A PMR write head typically has a main pole with a small surface area at an air bearing surface (ABS), and coils that conduct a current and generate a magnetic flux in the main pole such that the magnetic flux exits through a write pole tip and enters a magnetic medium (disk) adjacent to the ABS. Magnetic flux is used to write a selected number of bits in the magnetic medium and typically returns to the main pole through two pathways including a trailing loop and a leading loop. The trailing loop generally has a trailing shield structure that arches over the write coils and connects to a top surface of the main pole layer above a back gap magnetic connection. The first trailing shield that adjoins a top surface of the write gap may have a high moment (19-24 kG) layer called a hot seed layer. A good hot seed response is required to reduce stray fields in the side shields and leading shield. The leading loop includes a leading shield with a side at the ABS and that is connected to a return pole proximate to the ABS. The return path (RTP) extends to the back gap connection and enables magnetic flux in the leading loop pathway to return from the leading shield at the ABS and through the back gap connection to the main pole layer. A PMR head which combines the features of a single pole writer and a double layered medium (magnetic disk) has a great advantage over longitudinal magnetic recording (LMR) in providing higher write field, better read back signal, and potentially much higher areal density.
Shingled magnetic recording (SMR) is a form of PMR and has been proposed for future high density magnetic recording by R. Wood et al. in “The Feasibility of Magnetic Recording at 10 Terabits Per Square Inch on Conventional Media”, IEEE Trans. Magn., Vol. 45, pp. 917-923 (2009). In this scheme, tracks are written in a sequential manner from an inner diameter (ID) to an outer diameter (OD), from OD to ID, or from OD and ID towards a middle diameter (MD) in a radial region of a disk in a hard disk drive (HDD). In other words, a first track is partially overwritten on one side when a second track adjacent to the first track is written, and subsequently a third track is written that partially overwrites the second track, and so forth. Track widths are defined by the squeeze position or amount of overwrite on the next track rather than by the write pole width as is the case in today's hard drives.
One of the main advantages of shingled writing is that write pole width no longer needs to scale with the written track width. Thus, the opportunity for improved writability and higher device yield is not restricted by using pole width as a critical dimension to be tightly controlled. Secondly, adjacent track erasure (ATE) becomes less of an issue because tracks are written sequentially in a cross-track dimension and only experience a one time squeeze from the next track.
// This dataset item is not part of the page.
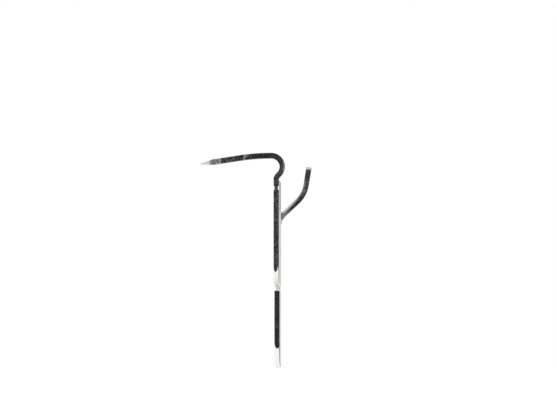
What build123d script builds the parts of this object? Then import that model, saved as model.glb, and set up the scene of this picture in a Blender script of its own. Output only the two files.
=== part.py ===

For both conventional (CMR) and shingle magnetic recording (SMR), continuous improvement in storage area density is required for a PMR writer. A write head that can deliver or pack higher bits per inch (BPI) and higher tracks per inch (TPI) is essential to the area density improvement. In a typical fully wrapped around shield design for a PMR write head, the main pole and hot seed in the first trailing shield are usually comprised of high moment (19 to 24 kG) material while the leading shield, side shields, and remainder of the trailing shield structure are made of low moment (10-19 kG) materials. If writability can be sustained, the main pole size must shrink, and a thinner write gap at the main pole trailing (top) surface and a narrower side gap adjoining the main pole sides in the cross-track direction are preferred for better track field gradient (Hy_grad, BPI) and cross-track field gradient (Hy_grad_x, TPI), respectively. However, with extremely narrow magnetic spacing between the main pole and surrounding shields, internal flux shunting becomes severe and is the major factor for writability degradation.
Therefore, a new shield design is needed to minimize internal flux shunting in order to provide improved writability while enabling TPI capability to at least 400K/in for CMR and at least 500K/in for SMR.